**Written exercise:**
Copy out exactly the lines from the start of the data to the line containing "comfort_r = 4; // [3:0.25:5]". Include both.
═══ Source excerpt ═══
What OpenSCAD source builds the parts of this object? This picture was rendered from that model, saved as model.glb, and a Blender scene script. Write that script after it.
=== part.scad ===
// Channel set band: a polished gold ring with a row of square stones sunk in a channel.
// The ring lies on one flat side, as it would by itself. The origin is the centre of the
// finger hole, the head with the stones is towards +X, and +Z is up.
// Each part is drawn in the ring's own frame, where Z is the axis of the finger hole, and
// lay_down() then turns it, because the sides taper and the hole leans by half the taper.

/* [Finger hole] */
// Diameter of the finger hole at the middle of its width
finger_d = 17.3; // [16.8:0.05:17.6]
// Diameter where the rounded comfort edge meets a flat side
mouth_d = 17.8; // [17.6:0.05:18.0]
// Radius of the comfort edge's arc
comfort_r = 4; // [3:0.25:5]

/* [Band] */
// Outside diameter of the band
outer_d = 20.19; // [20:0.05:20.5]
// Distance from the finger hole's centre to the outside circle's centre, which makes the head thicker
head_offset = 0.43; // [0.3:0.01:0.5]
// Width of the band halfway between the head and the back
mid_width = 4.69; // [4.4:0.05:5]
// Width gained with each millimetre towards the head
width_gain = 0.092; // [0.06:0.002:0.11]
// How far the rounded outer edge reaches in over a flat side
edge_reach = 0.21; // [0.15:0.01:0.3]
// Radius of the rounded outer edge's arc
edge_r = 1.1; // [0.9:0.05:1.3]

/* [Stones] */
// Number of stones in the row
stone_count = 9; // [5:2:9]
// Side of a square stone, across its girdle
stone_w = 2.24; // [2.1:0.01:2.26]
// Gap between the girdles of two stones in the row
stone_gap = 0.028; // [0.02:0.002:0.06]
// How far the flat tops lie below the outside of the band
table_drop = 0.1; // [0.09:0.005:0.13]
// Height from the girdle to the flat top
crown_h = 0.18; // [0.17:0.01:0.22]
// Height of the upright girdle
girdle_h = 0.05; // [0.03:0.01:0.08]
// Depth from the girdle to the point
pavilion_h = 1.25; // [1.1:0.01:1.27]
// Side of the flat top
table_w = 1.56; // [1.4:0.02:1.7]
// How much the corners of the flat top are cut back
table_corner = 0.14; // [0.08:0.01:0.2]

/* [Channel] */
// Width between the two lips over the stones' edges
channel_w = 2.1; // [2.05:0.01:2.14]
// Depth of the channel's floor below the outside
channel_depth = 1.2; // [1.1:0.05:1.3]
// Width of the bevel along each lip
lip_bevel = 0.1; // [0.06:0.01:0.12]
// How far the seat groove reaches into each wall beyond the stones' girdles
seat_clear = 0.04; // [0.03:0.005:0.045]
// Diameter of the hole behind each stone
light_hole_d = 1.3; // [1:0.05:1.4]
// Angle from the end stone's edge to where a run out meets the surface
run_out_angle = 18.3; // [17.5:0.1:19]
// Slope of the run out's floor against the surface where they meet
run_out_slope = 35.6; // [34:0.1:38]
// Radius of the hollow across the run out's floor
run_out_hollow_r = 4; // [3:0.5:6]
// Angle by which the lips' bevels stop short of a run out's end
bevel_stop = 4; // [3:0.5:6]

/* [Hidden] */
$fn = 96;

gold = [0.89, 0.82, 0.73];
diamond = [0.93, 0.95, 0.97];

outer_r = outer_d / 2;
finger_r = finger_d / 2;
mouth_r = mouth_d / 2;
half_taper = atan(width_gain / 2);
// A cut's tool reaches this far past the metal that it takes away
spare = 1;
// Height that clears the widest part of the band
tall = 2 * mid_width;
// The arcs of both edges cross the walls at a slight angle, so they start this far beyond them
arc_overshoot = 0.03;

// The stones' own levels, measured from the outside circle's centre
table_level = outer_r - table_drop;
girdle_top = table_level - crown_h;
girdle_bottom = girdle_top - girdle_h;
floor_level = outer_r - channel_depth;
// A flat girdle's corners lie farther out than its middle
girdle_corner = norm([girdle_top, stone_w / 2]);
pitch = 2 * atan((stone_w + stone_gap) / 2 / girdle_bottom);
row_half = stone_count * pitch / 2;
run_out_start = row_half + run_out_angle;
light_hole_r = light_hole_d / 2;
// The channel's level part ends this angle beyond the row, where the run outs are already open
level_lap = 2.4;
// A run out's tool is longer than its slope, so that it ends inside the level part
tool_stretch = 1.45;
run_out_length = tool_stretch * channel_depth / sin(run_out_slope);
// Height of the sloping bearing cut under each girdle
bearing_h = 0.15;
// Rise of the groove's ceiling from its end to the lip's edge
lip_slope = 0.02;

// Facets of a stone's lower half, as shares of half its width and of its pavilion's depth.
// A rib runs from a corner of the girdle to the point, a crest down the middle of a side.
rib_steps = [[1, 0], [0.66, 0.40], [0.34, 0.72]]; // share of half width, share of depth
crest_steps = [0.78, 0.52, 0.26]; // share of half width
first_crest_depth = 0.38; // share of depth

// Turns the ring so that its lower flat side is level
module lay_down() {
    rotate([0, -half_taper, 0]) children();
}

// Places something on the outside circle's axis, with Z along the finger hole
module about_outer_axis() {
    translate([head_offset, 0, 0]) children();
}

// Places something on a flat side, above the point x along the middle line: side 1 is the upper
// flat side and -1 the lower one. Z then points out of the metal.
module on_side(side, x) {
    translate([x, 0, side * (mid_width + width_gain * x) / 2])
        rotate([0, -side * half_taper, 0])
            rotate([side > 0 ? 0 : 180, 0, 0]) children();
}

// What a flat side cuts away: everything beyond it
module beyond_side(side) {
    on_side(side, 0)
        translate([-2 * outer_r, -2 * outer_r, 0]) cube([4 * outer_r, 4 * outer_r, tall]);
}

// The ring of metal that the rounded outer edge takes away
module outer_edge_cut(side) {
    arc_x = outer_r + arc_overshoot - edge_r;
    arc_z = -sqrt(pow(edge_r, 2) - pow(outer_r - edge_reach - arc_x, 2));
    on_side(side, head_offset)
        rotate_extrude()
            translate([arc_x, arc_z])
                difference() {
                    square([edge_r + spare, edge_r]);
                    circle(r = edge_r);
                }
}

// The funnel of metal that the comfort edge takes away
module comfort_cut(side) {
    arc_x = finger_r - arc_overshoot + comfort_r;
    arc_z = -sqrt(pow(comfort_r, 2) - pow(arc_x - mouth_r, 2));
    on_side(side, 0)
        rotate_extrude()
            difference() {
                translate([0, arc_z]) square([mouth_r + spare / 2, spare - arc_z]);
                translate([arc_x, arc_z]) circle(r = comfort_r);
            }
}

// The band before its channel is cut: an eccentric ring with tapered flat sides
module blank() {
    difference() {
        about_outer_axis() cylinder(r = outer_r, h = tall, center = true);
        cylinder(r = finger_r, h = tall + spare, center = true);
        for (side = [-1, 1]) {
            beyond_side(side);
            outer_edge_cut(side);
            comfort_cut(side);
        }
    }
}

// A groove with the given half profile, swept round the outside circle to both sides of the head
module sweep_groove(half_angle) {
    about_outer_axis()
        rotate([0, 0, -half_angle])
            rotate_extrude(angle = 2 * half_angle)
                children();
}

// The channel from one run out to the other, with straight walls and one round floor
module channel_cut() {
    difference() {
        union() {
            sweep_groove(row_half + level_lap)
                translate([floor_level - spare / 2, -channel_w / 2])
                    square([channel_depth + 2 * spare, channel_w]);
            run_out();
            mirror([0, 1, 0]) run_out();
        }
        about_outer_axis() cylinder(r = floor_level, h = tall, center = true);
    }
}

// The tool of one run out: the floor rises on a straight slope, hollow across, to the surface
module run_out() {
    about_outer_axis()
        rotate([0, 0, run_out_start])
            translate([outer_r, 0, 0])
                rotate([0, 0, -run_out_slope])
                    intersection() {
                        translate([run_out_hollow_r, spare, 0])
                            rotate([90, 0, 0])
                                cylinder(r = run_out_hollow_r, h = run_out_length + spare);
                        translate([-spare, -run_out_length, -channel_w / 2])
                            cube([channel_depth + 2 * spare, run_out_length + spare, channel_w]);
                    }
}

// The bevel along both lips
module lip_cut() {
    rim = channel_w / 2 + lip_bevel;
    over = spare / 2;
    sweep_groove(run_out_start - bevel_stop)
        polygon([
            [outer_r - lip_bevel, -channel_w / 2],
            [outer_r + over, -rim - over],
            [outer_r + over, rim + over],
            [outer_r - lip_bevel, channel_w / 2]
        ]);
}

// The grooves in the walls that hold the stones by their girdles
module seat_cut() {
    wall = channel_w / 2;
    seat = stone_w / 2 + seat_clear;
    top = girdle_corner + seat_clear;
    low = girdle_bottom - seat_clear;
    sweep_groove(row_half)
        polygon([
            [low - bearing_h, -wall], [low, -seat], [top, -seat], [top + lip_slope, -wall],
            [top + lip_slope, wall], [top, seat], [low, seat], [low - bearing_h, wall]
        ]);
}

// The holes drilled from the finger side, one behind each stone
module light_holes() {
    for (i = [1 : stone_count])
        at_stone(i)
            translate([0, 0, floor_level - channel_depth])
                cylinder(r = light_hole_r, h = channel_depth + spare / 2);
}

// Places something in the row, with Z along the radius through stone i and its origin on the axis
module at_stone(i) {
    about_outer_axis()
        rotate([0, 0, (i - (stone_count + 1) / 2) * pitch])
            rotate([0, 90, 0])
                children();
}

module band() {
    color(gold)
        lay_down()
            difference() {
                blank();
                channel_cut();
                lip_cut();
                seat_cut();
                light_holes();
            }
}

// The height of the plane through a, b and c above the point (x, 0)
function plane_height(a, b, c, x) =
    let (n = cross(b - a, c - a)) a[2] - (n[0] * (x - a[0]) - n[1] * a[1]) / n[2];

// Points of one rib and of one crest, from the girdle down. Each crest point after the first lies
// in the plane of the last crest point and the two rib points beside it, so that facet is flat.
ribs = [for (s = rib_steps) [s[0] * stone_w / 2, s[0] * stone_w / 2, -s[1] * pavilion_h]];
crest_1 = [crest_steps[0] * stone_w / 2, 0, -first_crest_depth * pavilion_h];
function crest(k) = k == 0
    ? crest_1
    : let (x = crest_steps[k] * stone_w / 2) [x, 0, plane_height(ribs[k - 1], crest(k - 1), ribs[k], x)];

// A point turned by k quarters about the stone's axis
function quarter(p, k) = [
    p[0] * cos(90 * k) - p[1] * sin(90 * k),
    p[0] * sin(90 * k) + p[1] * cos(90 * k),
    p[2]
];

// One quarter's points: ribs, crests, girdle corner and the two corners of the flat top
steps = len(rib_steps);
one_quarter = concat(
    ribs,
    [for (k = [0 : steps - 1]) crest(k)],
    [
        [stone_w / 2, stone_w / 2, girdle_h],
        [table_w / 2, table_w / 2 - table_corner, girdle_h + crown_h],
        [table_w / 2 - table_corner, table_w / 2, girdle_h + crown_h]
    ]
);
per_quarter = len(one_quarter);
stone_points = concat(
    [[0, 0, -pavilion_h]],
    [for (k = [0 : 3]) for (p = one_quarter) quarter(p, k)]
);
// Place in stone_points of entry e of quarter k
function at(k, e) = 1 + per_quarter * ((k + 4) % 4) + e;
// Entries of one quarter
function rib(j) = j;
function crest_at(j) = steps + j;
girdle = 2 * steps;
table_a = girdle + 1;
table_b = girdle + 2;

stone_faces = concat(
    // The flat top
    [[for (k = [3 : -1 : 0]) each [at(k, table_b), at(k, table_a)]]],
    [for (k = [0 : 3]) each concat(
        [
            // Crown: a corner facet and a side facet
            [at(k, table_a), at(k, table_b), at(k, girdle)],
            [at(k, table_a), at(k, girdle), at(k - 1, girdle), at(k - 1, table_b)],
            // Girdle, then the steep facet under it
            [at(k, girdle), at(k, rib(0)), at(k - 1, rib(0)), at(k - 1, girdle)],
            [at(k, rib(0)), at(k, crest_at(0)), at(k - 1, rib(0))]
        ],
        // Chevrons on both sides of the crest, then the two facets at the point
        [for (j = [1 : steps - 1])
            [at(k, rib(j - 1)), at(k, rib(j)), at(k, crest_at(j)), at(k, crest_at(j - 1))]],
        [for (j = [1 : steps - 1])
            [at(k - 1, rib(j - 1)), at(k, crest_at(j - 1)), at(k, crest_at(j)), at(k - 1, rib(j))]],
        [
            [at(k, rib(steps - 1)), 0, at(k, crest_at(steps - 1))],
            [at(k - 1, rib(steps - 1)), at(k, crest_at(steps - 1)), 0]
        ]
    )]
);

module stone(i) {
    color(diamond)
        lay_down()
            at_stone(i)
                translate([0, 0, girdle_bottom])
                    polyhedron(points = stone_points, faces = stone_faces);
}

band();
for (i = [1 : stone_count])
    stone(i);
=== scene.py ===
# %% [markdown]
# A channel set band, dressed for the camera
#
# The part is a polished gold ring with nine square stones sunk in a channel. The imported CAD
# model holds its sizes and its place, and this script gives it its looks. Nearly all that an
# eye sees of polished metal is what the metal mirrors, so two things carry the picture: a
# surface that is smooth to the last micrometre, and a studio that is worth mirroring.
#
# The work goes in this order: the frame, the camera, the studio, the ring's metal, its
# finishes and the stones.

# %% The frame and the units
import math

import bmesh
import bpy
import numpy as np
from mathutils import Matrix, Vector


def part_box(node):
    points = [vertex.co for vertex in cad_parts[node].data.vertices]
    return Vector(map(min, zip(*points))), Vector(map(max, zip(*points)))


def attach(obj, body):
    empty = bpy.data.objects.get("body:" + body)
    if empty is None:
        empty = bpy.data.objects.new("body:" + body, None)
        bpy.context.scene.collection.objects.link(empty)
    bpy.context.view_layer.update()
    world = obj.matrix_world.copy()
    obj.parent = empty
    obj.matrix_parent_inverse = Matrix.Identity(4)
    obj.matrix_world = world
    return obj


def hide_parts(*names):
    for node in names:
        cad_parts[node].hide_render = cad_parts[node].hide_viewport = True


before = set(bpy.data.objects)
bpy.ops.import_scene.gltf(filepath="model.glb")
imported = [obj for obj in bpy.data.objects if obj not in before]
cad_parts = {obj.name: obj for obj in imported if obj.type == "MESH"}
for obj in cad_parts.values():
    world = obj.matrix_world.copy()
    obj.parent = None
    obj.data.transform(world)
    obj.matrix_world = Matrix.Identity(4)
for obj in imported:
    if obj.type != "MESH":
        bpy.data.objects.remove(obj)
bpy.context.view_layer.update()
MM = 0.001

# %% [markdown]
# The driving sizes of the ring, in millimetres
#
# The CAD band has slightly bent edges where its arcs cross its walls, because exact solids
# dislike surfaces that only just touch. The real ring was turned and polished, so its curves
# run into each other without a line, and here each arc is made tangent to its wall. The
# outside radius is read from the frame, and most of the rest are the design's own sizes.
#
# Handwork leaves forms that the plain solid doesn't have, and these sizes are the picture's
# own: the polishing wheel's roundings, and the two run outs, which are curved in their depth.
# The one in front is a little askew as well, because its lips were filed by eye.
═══
**Response for this exercise:**
What OpenSCAD source builds the parts of this object? This picture was rendered from that model, saved as model.glb, and a Blender scene script. Write that script after it.
=== part.scad ===
// Channel set band: a polished gold ring with a row of square stones sunk in a channel.
// The ring lies on one flat side, as it would by itself. The origin is the centre of the
// finger hole, the head with the stones is towards +X, and +Z is up.
// Each part is drawn in the ring's own frame, where Z is the axis of the finger hole, and
// lay_down() then turns it, because the sides taper and the hole leans by half the taper.

/* [Finger hole] */
// Diameter of the finger hole at the middle of its width
finger_d = 17.3; // [16.8:0.05:17.6]
// Diameter where the rounded comfort edge meets a flat side
mouth_d = 17.8; // [17.6:0.05:18.0]
// Radius of the comfort edge's arc
comfort_r = 4; // [3:0.25:5]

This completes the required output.